On August 9th the “Fat Man” atomic bomb destroyed Nagasaki while the Soviet Union simultaneously invaded Manchuria, overrunning Japan's dilapidated Kwantung Army.
The war cabinet convened yet again. Given the increasingly hopeless prospects for face-saving peace, the subject of unconditional surrender was finally discussed seriously.
Yet the Big Six were still divided, deadlocked three against three.
Despite the total destruction of two cities, the threat of more atomic bombs raining down on Japan, the Soviet invasion of Manchuria, prospects of the USSR invading Sakhalin Island, the Kuril Islands, and Hokkaido (the first two ultimately materialized, the third did not), War Minister Korechika Anami, navy chief Soemu Toyoda, and army chief Yoshijiro Umezu still argued for fighting on.
On the possibility of Japan being completely destroyed by atomic bombs War Minister Anami argued the complete annihilation of the Japanese race was preferable to the dishonor of surrender.
Reflecting the fanaticism of the bushido code prevalent in WWII Japanese militarism, Anami likened the extinction of all Japanese people in nuclear fire to a delicate flower wilting in the flames of an inferno. “Would it not be wondrous for this whole nation to be destroyed like a beautiful flower?” he asked.
The cabinet ultimately reached an impasse.

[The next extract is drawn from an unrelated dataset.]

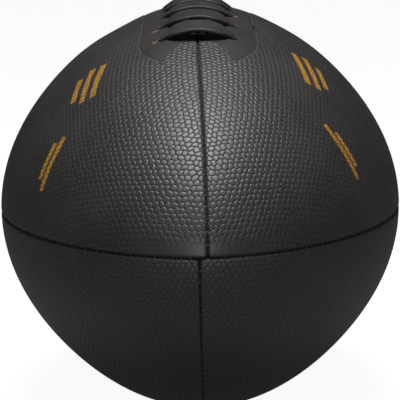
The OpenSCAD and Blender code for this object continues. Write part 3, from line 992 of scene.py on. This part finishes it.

Side note: Five days later Anami signed the instrument of surrender aboard the USS Missouri and committed seppuku suicide the next morning.
From here the story becomes better-known again. The emperor stepped in to break the deadlock, ordering an unconditional surrender.
Deferring to the infallibility of imperial edict the cabinet complied but managed to preserve a single condition that the emperor remained head of state. Luckily for both the war cabinet and citizens of Tokyo—which Truman considered as a target for the third atomic bombing—the Allies accepted the sole remaining condition.